++++ Extracted information
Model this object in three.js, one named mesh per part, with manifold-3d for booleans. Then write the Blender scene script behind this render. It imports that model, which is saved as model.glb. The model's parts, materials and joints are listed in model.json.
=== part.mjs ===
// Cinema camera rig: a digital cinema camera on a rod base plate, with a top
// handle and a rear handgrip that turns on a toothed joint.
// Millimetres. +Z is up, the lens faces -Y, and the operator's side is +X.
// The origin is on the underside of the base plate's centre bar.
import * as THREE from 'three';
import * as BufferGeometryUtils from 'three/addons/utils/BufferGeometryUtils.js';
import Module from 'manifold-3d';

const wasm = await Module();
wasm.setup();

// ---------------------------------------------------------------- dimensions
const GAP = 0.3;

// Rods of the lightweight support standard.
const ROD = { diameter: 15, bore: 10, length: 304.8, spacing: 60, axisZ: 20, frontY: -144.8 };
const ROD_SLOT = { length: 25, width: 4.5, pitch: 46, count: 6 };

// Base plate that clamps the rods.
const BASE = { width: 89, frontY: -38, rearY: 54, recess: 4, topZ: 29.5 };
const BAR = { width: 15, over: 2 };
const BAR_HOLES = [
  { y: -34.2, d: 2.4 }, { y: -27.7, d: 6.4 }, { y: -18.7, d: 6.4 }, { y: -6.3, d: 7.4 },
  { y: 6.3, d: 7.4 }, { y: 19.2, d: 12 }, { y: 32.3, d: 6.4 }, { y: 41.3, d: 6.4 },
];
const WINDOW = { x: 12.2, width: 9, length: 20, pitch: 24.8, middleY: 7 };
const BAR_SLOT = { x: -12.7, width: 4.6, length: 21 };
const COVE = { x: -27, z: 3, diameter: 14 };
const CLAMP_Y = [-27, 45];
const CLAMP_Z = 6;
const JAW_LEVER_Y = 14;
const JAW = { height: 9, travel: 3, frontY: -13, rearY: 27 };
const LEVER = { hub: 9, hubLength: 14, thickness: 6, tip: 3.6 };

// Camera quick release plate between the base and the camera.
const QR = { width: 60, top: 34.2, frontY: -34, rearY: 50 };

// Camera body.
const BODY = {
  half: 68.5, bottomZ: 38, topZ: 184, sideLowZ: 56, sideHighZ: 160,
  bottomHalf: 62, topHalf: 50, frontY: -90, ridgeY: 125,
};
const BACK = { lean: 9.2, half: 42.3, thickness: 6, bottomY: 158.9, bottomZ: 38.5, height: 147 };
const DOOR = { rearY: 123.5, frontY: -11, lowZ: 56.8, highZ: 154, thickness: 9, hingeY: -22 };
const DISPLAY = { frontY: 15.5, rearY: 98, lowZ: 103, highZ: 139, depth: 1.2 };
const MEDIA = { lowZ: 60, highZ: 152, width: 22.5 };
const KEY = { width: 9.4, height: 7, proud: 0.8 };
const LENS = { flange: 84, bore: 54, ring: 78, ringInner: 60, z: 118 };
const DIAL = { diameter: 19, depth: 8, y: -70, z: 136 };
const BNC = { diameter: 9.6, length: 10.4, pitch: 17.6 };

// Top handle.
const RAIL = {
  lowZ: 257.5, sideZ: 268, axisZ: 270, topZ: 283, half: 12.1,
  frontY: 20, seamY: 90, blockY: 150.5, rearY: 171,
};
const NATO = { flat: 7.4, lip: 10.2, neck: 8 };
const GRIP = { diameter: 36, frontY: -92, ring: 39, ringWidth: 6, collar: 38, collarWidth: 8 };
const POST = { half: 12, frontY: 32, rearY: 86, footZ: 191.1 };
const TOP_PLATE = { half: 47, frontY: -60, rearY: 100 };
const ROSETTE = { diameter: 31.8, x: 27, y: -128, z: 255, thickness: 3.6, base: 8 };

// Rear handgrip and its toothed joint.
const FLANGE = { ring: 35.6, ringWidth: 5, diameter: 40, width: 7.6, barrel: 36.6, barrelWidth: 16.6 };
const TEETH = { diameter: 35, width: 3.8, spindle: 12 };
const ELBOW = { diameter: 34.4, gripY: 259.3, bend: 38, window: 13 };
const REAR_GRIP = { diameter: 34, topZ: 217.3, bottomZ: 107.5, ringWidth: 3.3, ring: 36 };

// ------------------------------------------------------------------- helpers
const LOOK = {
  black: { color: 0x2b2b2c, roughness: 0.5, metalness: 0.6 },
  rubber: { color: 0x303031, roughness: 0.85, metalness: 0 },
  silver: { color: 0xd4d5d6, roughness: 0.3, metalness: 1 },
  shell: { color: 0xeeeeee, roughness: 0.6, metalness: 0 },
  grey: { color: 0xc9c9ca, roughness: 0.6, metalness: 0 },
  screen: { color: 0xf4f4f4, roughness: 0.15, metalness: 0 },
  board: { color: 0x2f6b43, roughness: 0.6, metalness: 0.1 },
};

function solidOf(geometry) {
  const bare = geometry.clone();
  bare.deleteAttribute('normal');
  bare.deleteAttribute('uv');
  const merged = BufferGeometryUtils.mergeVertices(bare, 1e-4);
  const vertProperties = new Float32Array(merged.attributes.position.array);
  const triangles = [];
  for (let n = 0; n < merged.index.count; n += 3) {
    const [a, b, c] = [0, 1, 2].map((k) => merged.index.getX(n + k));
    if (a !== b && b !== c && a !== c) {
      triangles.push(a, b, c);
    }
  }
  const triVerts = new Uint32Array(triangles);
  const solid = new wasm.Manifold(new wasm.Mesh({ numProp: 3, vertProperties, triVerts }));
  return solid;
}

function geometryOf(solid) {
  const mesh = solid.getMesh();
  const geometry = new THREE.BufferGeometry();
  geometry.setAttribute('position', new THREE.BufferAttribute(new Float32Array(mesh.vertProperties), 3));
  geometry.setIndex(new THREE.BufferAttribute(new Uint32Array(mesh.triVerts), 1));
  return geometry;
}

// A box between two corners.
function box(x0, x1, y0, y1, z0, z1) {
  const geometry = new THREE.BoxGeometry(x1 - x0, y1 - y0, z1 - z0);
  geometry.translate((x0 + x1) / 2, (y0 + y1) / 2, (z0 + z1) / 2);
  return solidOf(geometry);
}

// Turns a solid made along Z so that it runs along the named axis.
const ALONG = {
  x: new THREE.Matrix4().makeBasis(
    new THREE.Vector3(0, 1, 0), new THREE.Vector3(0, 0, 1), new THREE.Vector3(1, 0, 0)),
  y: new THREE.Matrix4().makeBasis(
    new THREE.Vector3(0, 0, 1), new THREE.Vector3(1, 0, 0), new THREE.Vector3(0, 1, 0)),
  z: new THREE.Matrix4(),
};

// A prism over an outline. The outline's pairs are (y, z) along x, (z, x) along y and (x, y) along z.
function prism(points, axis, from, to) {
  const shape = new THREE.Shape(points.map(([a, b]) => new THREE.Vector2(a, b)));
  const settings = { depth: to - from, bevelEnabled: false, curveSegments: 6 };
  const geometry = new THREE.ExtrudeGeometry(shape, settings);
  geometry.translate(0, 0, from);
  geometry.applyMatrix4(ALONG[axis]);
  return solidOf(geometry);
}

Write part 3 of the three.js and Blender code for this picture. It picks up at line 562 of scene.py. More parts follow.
++++++++
Instructions to follow.
Take the entries above and copy them out exactly.

Written answer.
Model this object in three.js, one named mesh per part, with manifold-3d for booleans. Then write the Blender scene script behind this render. It imports that model, which is saved as model.glb. The model's parts, materials and joints are listed in model.json.
=== part.mjs ===
// Cinema camera rig: a digital cinema camera on a rod base plate, with a top
// handle and a rear handgrip that turns on a toothed joint.
// Millimetres. +Z is up, the lens faces -Y, and the operator's side is +X.
// The origin is on the underside of the base plate's centre bar.
import * as THREE from 'three';
import * as BufferGeometryUtils from 'three/addons/utils/BufferGeometryUtils.js';
import Module from 'manifold-3d';

const wasm = await Module();
wasm.setup();

// ---------------------------------------------------------------- dimensions
const GAP = 0.3;

// Rods of the lightweight support standard.
const ROD = { diameter: 15, bore: 10, length: 304.8, spacing: 60, axisZ: 20, frontY: -144.8 };
const ROD_SLOT = { length: 25, width: 4.5, pitch: 46, count: 6 };

// Base plate that clamps the rods.
const BASE = { width: 89, frontY: -38, rearY: 54, recess: 4, topZ: 29.5 };
const BAR = { width: 15, over: 2 };
const BAR_HOLES = [
  { y: -34.2, d: 2.4 }, { y: -27.7, d: 6.4 }, { y: -18.7, d: 6.4 }, { y: -6.3, d: 7.4 },
  { y: 6.3, d: 7.4 }, { y: 19.2, d: 12 }, { y: 32.3, d: 6.4 }, { y: 41.3, d: 6.4 },
];
const WINDOW = { x: 12.2, width: 9, length: 20, pitch: 24.8, middleY: 7 };
const BAR_SLOT = { x: -12.7, width: 4.6, length: 21 };
const COVE = { x: -27, z: 3, diameter: 14 };
const CLAMP_Y = [-27, 45];
const CLAMP_Z = 6;
const JAW_LEVER_Y = 14;
const JAW = { height: 9, travel: 3, frontY: -13, rearY: 27 };
const LEVER = { hub: 9, hubLength: 14, thickness: 6, tip: 3.6 };

// Camera quick release plate between the base and the camera.
const QR = { width: 60, top: 34.2, frontY: -34, rearY: 50 };

// Camera body.
const BODY = {
  half: 68.5, bottomZ: 38, topZ: 184, sideLowZ: 56, sideHighZ: 160,
  bottomHalf: 62, topHalf: 50, frontY: -90, ridgeY: 125,
};
const BACK = { lean: 9.2, half: 42.3, thickness: 6, bottomY: 158.9, bottomZ: 38.5, height: 147 };
const DOOR = { rearY: 123.5, frontY: -11, lowZ: 56.8, highZ: 154, thickness: 9, hingeY: -22 };
const DISPLAY = { frontY: 15.5, rearY: 98, lowZ: 103, highZ: 139, depth: 1.2 };
const MEDIA = { lowZ: 60, highZ: 152, width: 22.5 };
const KEY = { width: 9.4, height: 7, proud: 0.8 };
const LENS = { flange: 84, bore: 54, ring: 78, ringInner: 60, z: 118 };
const DIAL = { diameter: 19, depth: 8, y: -70, z: 136 };
const BNC = { diameter: 9.6, length: 10.4, pitch: 17.6 };

// Top handle.
const RAIL = {
  lowZ: 257.5, sideZ: 268, axisZ: 270, topZ: 283, half: 12.1,
  frontY: 20, seamY: 90, blockY: 150.5, rearY: 171,
};
const NATO = { flat: 7.4, lip: 10.2, neck: 8 };
const GRIP = { diameter: 36, frontY: -92, ring: 39, ringWidth: 6, collar: 38, collarWidth: 8 };
const POST = { half: 12, frontY: 32, rearY: 86, footZ: 191.1 };
const TOP_PLATE = { half: 47, frontY: -60, rearY: 100 };
const ROSETTE = { diameter: 31.8, x: 27, y: -128, z: 255, thickness: 3.6, base: 8 };

// Rear handgrip and its toothed joint.
const FLANGE = { ring: 35.6, ringWidth: 5, diameter: 40, width: 7.6, barrel: 36.6, barrelWidth: 16.6 };
const TEETH = { diameter: 35, width: 3.8, spindle: 12 };
const ELBOW = { diameter: 34.4, gripY: 259.3, bend: 38, window: 13 };
const REAR_GRIP = { diameter: 34, topZ: 217.3, bottomZ: 107.5, ringWidth: 3.3, ring: 36 };

// ------------------------------------------------------------------- helpers
const LOOK = {
  black: { color: 0x2b2b2c, roughness: 0.5, metalness: 0.6 },
  rubber: { color: 0x303031, roughness: 0.85, metalness: 0 },
  silver: { color: 0xd4d5d6, roughness: 0.3, metalness: 1 },
  shell: { color: 0xeeeeee, roughness: 0.6, metalness: 0 },
  grey: { color: 0xc9c9ca, roughness: 0.6, metalness: 0 },
  screen: { color: 0xf4f4f4, roughness: 0.15, metalness: 0 },
  board: { color: 0x2f6b43, roughness: 0.6, metalness: 0.1 },
};

function solidOf(geometry) {
  const bare = geometry.clone();
  bare.deleteAttribute('normal');
  bare.deleteAttribute('uv');
  const merged = BufferGeometryUtils.mergeVertices(bare, 1e-4);
  const vertProperties = new Float32Array(merged.attributes.position.array);
  const triangles = [];
  for (let n = 0; n < merged.index.count; n += 3) {
    const [a, b, c] = [0, 1, 2].map((k) => merged.index.getX(n + k));
    if (a !== b && b !== c && a !== c) {
      triangles.push(a, b, c);
    }
  }
  const triVerts = new Uint32Array(triangles);
  const solid = new wasm.Manifold(new wasm.Mesh({ numProp: 3, vertProperties, triVerts }));
  return solid;
}

function geometryOf(solid) {
  const mesh = solid.getMesh();
  const geometry = new THREE.BufferGeometry();
  geometry.setAttribute('position', new THREE.BufferAttribute(new Float32Array(mesh.vertProperties), 3));
  geometry.setIndex(new THREE.BufferAttribute(new Uint32Array(mesh.triVerts), 1));
  return geometry;
}

// A box between two corners.
function box(x0, x1, y0, y1, z0, z1) {
  const geometry = new THREE.BoxGeometry(x1 - x0, y1 - y0, z1 - z0);
  geometry.translate((x0 + x1) / 2, (y0 + y1) / 2, (z0 + z1) / 2);
  return solidOf(geometry);
}

// Turns a solid made along Z so that it runs along the named axis.
const ALONG = {
  x: new THREE.Matrix4().makeBasis(
    new THREE.Vector3(0, 1, 0), new THREE.Vector3(0, 0, 1), new THREE.Vector3(1, 0, 0)),
  y: new THREE.Matrix4().makeBasis(
    new THREE.Vector3(0, 0, 1), new THREE.Vector3(1, 0, 0), new THREE.Vector3(0, 1, 0)),
  z: new THREE.Matrix4(),
};

// A prism over an outline. The outline's pairs are (y, z) along x, (z, x) along y and (x, y) along z.
function prism(points, axis, from, to) {
  const shape = new THREE.Shape(points.map(([a, b]) => new THREE.Vector2(a, b)));
  const settings = { depth: to - from, bevelEnabled: false, curveSegments: 6 };
  const geometry = new THREE.ExtrudeGeometry(shape, settings);
  geometry.translate(0, 0, from);
  geometry.applyMatrix4(ALONG[axis]);
  return solidOf(geometry);
}

Write part 3 of the three.js and Blender code for this picture. It picks up at line 562 of scene.py. More parts follow.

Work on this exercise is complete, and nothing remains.